Not too long ago, my nephews let me play with their oculus headset. I rode a roller coaster and almost felt nauseous while seated in a chair. I slashed light sabers to the beat through oncoming colorful squares. It was tons of fun! This is virtual reality –an invented vision that does not exist. Many who reject God’s spell relegate it to such a realm of falsehood. There are no loop-de-loops. There are no colorful blocks. You are seated in a chair in your brother’s foyer. You are swiping at the air, bumping the light fixture. Many say that the Gospel is virtual reality. Many say, “Perhaps it is a well-crafted thought system; perhaps it is a worthy ethical template; perhaps, even, it is something one could wish were true but cannot because one ‘knows’ it can not be true.” I do not believe those who say such things. There is more to reality than we can know.

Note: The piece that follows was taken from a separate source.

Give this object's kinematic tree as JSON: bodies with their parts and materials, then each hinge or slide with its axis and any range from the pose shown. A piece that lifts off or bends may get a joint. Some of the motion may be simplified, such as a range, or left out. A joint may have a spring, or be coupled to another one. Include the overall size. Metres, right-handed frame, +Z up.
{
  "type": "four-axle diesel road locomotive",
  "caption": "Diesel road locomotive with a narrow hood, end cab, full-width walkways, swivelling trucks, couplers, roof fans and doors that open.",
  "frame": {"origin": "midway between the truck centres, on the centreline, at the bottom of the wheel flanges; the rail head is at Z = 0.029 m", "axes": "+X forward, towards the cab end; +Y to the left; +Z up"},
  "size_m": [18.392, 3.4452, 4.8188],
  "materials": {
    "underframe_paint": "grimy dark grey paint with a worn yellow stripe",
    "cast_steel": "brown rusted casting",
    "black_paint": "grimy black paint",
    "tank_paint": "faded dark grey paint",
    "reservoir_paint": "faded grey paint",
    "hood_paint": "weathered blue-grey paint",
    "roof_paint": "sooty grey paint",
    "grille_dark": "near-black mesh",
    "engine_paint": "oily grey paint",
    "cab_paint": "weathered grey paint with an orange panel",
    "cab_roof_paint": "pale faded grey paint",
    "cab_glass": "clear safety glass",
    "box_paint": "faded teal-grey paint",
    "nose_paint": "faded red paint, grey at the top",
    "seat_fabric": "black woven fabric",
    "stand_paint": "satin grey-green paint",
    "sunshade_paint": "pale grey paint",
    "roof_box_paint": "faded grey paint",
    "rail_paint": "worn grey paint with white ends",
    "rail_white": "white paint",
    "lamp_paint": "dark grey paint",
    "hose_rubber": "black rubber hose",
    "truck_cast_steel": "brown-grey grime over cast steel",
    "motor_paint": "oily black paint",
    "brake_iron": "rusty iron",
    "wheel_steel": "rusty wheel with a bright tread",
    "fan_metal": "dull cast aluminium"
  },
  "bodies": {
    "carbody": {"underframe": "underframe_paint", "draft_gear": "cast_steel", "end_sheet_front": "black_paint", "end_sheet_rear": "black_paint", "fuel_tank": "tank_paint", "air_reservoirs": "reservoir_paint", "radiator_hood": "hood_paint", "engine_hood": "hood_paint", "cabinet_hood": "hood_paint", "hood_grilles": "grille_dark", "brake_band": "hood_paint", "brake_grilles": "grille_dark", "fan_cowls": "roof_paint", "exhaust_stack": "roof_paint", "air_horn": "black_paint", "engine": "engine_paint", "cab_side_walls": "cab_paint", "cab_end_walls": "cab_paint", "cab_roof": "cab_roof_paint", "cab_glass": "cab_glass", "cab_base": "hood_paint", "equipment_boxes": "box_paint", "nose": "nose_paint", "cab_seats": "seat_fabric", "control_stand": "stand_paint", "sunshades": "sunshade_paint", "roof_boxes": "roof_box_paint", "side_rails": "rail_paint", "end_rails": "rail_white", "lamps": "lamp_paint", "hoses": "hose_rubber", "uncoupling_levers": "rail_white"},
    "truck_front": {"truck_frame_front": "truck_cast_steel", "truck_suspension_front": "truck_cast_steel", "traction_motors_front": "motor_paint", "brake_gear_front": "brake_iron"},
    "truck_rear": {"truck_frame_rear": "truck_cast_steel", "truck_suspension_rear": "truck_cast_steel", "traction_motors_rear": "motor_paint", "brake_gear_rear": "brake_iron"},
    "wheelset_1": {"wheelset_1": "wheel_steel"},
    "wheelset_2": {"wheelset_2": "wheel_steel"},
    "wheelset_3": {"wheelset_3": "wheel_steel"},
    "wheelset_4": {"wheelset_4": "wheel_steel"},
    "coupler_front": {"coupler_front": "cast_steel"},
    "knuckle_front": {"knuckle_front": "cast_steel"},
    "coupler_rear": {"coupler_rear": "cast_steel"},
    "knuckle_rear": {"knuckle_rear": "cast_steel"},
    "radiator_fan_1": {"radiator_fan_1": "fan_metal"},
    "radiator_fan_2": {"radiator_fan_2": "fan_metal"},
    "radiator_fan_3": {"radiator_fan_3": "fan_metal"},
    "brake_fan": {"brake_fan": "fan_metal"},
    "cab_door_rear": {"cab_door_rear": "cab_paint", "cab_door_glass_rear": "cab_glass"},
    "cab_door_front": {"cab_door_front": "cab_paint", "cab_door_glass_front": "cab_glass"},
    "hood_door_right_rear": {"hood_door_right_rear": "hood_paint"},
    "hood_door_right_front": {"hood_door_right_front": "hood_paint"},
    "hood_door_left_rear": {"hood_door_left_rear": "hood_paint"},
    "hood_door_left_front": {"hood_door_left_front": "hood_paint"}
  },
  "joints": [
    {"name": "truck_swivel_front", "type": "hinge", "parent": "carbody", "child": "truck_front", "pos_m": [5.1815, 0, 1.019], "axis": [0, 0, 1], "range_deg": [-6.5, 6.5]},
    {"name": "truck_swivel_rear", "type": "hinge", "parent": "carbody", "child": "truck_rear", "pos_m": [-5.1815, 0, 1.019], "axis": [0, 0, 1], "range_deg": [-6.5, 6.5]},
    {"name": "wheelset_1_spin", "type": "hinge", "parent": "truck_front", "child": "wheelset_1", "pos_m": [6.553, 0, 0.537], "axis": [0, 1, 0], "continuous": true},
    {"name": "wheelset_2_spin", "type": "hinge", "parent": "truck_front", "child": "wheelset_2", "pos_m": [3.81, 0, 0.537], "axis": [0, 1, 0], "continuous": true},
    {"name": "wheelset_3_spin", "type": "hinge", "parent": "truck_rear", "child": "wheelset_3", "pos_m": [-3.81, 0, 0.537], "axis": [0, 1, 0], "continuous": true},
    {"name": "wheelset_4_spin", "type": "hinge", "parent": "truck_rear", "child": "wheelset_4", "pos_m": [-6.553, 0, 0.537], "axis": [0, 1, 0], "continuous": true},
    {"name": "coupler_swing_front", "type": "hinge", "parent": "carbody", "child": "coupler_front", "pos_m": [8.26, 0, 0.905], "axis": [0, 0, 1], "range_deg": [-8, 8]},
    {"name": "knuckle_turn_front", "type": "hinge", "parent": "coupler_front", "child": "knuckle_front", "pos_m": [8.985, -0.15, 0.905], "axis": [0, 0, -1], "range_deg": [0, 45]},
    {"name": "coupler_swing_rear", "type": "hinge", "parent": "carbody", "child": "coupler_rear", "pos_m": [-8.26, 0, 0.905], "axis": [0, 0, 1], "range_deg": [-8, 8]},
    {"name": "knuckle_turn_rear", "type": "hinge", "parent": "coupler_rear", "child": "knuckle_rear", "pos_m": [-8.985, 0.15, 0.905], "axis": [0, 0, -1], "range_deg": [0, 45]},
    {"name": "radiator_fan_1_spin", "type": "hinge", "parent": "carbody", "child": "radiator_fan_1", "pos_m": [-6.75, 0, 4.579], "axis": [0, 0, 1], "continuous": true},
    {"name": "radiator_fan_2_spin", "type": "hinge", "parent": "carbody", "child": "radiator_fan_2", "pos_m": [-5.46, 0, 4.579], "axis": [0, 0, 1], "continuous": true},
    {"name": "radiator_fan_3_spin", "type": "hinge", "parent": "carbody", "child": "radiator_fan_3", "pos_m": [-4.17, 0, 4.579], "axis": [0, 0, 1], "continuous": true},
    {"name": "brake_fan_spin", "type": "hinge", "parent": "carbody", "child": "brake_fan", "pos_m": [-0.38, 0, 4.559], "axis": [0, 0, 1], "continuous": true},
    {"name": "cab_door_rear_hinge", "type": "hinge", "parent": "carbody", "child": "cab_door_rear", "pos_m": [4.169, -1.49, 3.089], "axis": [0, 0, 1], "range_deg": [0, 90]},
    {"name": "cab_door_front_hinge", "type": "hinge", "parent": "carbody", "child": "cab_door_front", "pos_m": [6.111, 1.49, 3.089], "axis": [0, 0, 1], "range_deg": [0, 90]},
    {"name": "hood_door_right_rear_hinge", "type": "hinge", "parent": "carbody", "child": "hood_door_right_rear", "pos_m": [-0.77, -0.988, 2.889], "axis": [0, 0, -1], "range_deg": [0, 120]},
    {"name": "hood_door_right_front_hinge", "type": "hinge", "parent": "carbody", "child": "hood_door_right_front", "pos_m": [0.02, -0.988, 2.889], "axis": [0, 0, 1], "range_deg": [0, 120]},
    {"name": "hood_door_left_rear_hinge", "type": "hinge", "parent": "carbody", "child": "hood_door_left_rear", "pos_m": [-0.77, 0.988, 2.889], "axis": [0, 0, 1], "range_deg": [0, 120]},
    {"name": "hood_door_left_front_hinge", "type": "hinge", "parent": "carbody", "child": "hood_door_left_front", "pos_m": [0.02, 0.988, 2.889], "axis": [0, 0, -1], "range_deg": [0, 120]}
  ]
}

Just this week I downloaded the Star Walk app for my phone in preparation for a visit to Cherry Springs State Park in Pennsylvania, one of the darkest places on the East Coast, and thus a great place to observe the stars (and show my kids the Milky Way). The Star Walk app has an augmented reality mode which allows me to hold my phone to the horizon and see the constellations which are rising behind the thick cloud cover and light pollution of Tuesday night in South Jersey. At Cherry Springs State park the augmented reality overlay on the phone screen will map directly onto the stars which we will see shining brilliantly without clouds (pray with me for clear skies in late June!). This image is closer to the kind of reality I’m talking about.

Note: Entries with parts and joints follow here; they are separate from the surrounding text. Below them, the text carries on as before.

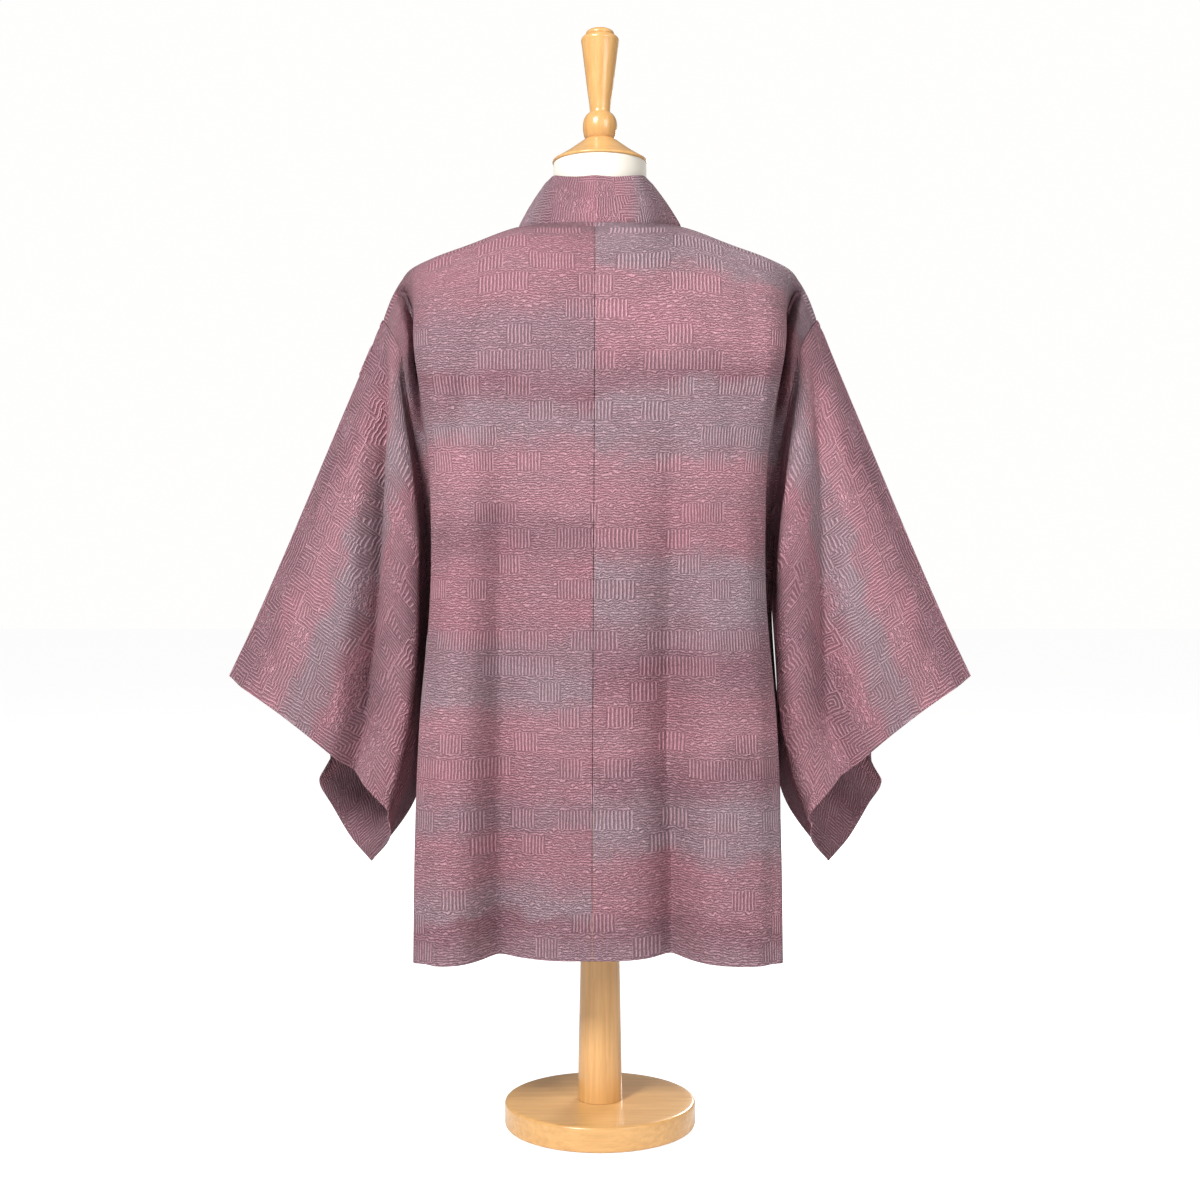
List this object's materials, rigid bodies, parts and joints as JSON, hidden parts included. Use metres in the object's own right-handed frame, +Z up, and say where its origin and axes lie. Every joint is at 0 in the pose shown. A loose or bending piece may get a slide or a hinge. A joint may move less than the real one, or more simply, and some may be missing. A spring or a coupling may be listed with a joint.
{
  "type": "haori jacket on a dress form with a stand",
  "caption": "Open-fronted haori jacket with wide sleeves and a band collar, worn by a limbless dress form on a wooden post and round base.",
  "frame": {"origin": "centre of the base's flat underside", "axes": "+Z up the post, -Y out of the garment's front, +X to the wearer's left"},
  "size_m": [0.7816, 0.2505, 1.1519],
  "materials": {
    "cloth": "woven silk, satin",
    "linen": "plain cloth cover, matt",
    "wood": "clear satin varnish"
  },
  "bodies": {
    "root": {"body_left": "cloth", "body_right": "cloth", "gusset_left": "cloth", "gusset_right": "cloth", "sleeve_left": "cloth", "sleeve_right": "cloth", "collar": "cloth", "dress_form": "linen", "base": "wood", "post": "wood", "neck_cap": "wood", "finial": "wood"}
  },
  "joints": []
}
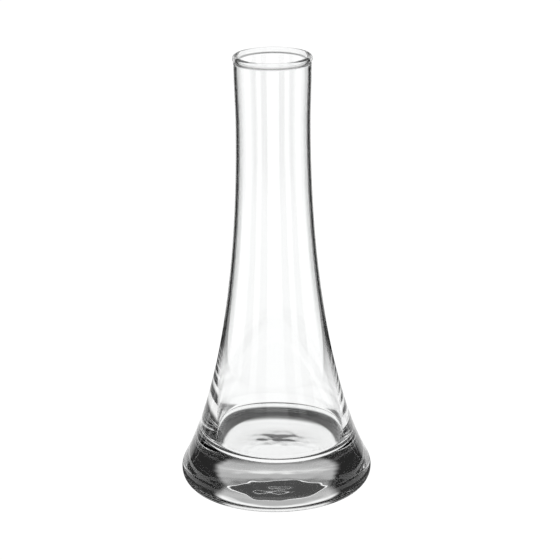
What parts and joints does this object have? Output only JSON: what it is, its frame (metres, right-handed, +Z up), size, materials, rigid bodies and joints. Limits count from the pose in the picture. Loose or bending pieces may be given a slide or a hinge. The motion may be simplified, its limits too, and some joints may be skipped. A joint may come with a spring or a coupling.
{
  "type": "glass bud vase",
  "caption": "Slender clear glass bud vase: narrow neck with a beaded lip, long flare and a solid weighted base.",
  "frame": {"origin": "centre of the resting face, on the axis of the vase, at the height of the surface it stands on", "axes": "+Z up along the axis of the vase, from the base to the mouth; +X and +Y are free, since the vase is round"},
  "size_m": [0.0864, 0.0864, 0.2],
  "materials": {
    "clear_glass": "clear, colourless, fire-polished gloss"
  },
  "bodies": {
    "root": {"glass_vase": "clear_glass"}
  },
  "joints": []
}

The Spell of God’s story is more augmented reality than virtual reality. I do not close my eyes or hide them behind a screen to see the magic. The story of a God who came to live among us as a human that we might begin to comprehend perfect love enchants this reality — my life, my vision, my relationships. It augments reality and in so doing it brings to full brightness the mundane beauty dulled by our vision and familiarity. We can cooperate with this promised brightness. It’s giving ourselves to the magic.

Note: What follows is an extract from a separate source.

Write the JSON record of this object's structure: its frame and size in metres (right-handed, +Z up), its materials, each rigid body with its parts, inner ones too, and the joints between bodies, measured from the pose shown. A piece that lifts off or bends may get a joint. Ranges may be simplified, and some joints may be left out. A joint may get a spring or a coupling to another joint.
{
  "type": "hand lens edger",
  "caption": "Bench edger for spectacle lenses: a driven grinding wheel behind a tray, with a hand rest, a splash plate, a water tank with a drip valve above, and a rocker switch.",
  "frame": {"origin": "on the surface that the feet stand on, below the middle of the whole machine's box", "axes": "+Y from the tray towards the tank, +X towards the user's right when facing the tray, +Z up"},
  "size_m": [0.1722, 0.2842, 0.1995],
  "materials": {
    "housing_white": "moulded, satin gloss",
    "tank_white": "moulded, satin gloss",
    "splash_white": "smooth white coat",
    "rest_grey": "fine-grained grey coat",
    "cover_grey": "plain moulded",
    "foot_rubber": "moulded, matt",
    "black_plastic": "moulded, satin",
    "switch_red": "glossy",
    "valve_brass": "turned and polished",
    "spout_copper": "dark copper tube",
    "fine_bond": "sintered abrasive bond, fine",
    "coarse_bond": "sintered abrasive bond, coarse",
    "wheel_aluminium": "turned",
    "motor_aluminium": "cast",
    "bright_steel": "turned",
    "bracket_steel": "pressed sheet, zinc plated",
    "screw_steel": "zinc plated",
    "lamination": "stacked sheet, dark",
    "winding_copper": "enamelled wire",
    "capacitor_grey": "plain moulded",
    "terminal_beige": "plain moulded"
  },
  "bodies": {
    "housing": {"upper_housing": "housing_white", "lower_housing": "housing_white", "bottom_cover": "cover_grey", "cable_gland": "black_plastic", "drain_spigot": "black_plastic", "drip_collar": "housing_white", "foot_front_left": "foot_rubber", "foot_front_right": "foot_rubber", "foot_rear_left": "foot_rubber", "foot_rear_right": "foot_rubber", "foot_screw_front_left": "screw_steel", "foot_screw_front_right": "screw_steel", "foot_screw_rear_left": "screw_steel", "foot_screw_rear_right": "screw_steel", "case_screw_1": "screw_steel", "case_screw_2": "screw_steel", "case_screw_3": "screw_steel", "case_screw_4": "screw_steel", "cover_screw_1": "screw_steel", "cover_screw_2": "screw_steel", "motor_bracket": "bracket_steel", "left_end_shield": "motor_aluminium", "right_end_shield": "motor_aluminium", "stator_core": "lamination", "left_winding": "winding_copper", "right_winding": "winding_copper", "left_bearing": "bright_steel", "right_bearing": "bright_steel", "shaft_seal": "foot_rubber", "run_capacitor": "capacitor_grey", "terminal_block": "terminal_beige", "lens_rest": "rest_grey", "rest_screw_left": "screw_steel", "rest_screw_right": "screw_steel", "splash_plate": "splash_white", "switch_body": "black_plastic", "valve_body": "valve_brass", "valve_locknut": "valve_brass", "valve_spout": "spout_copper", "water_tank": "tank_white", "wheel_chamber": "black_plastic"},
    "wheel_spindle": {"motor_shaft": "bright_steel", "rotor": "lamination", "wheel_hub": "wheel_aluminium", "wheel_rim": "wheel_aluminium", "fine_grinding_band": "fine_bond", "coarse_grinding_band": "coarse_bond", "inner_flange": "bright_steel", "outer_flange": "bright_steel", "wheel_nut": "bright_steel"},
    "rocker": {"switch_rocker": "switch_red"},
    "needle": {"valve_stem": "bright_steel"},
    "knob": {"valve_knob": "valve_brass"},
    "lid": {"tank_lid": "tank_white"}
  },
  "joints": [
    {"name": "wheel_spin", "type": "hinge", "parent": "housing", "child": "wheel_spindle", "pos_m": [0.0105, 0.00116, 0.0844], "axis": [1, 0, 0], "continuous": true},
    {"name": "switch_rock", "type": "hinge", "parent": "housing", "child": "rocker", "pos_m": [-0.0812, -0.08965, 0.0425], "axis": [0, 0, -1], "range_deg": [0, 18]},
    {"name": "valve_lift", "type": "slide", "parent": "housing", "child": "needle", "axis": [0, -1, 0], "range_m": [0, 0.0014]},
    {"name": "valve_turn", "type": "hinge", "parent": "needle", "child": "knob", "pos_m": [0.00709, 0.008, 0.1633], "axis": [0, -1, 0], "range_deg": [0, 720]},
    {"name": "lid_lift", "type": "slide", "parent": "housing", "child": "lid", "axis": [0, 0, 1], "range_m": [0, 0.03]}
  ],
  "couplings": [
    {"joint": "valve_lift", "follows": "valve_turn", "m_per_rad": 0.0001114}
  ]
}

When Jesus said in the sermon on the mount that the eye is the lamp of the body he meant that the eye is the place from which the person’s light shines. How we see the story of our lives unfolding before us, how we see the normal wonder of a day in May, how we see the faces of those with whom we spend our lives; all these are changed by magic when God’s Story, the Gospel, enchants us; when our eyes shine with God’s spell.

Reducing the spell to a technique is like reducing the story to a moral. Getting the Gospel down to a four point exposition has been the goal of many of my faith family, but if we want the Story to do it’s magic best, we need only submit to its enchantment ourselves, see by the light of the story that holds us and with the eyes that shine from that spell. We can see augmented reality. Spells wielded by humans are meant to do the augmenting. This is a perversion of magic. God’s spell is a showing out of what already is. The truth is overlaid on top of a disorienting dullness. The light shines in the darkness and even if the darkness cannot understand it, hold it, wield it; the light shines on and it will never go out.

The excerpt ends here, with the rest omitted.